The Amazing 8 Winston-Salem Metro Area Travel SpotsThe Amazing 8 Winston-Salem Metro Area Travel Spots
People who visit Winston-Salem are often surprised to know that the city even exists. They are also astonished to learn that Winston-Salem is also known as “The Camel City,” due to RJ Reynolds Tobacco Company’s longtime best sellers, Camel, putting the city on the map. The city’s history is so rich even George Washington enjoyed a meal here.

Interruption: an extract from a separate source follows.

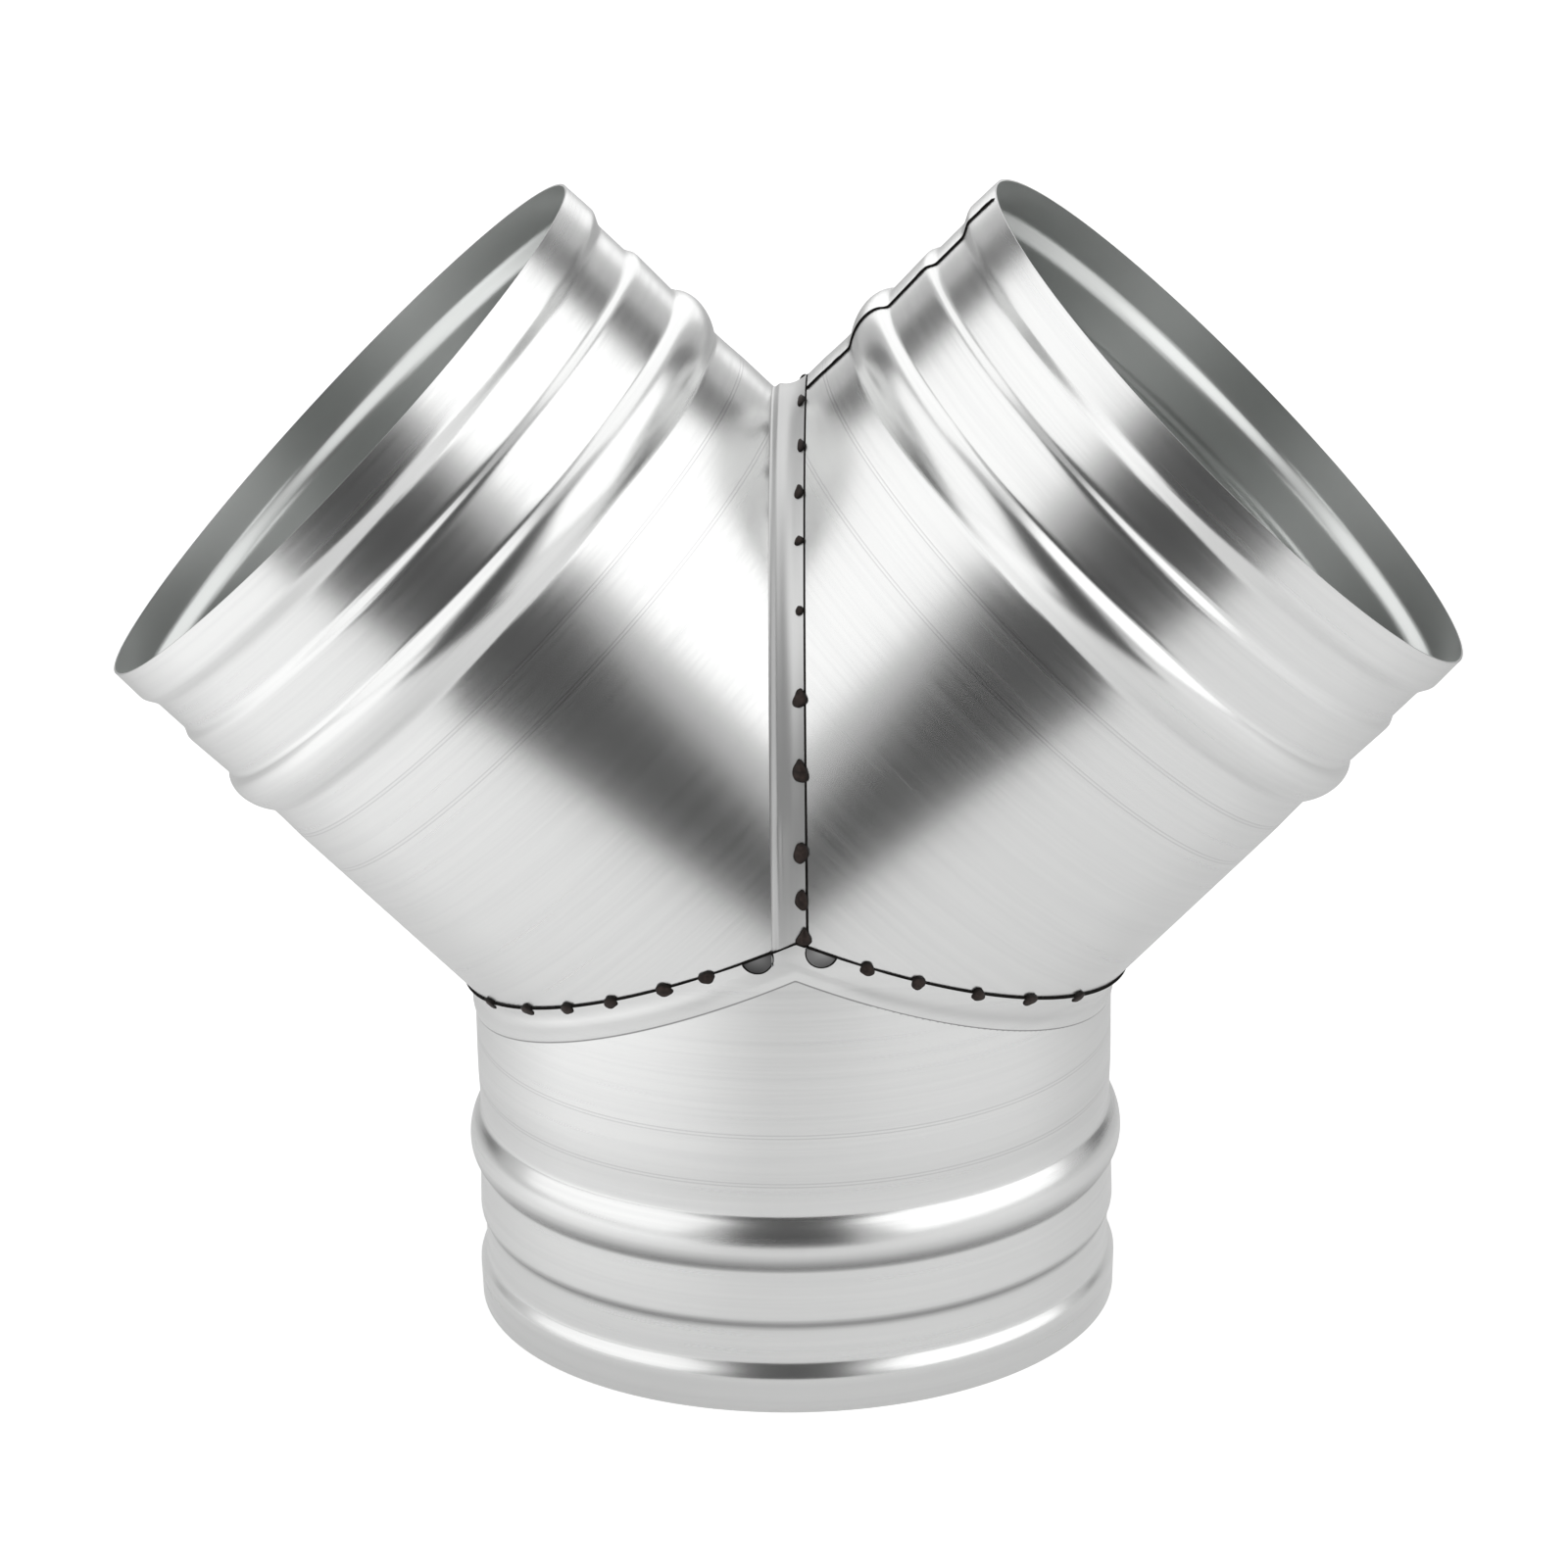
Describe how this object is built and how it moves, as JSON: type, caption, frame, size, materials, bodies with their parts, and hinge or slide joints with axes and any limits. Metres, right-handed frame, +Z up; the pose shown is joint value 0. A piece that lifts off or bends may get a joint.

Winston-Salem is also referred to as “The Dash.” Everyone from locals to the internet have addressed their disdain for the confusion the hyphen in the city’s name. Despite these random quirks, Winston-Salem is the premiere city for arts & innovation in North Carolina. Here are ten places locals enjoy:
Note — This list is not an ordered ranking
This is the former residence and grounds of RJ Reynolds, who built a tobacco empire in Winston-Salem. Reynolds amassed great wealth and had a love for arts and culture. Today, his former residence is a museum that is open to visitors with rotating art exhibits. The gardens on the estate are an attraction of the own and are a joy to stroll through. The smaller buildings on the estate have been converted into shops, galleries, and restaurants for visitors’ enjoyment. If you want to continue your scenic journey, you can hike over a bridge to the immaculate campus of Wake Forest University.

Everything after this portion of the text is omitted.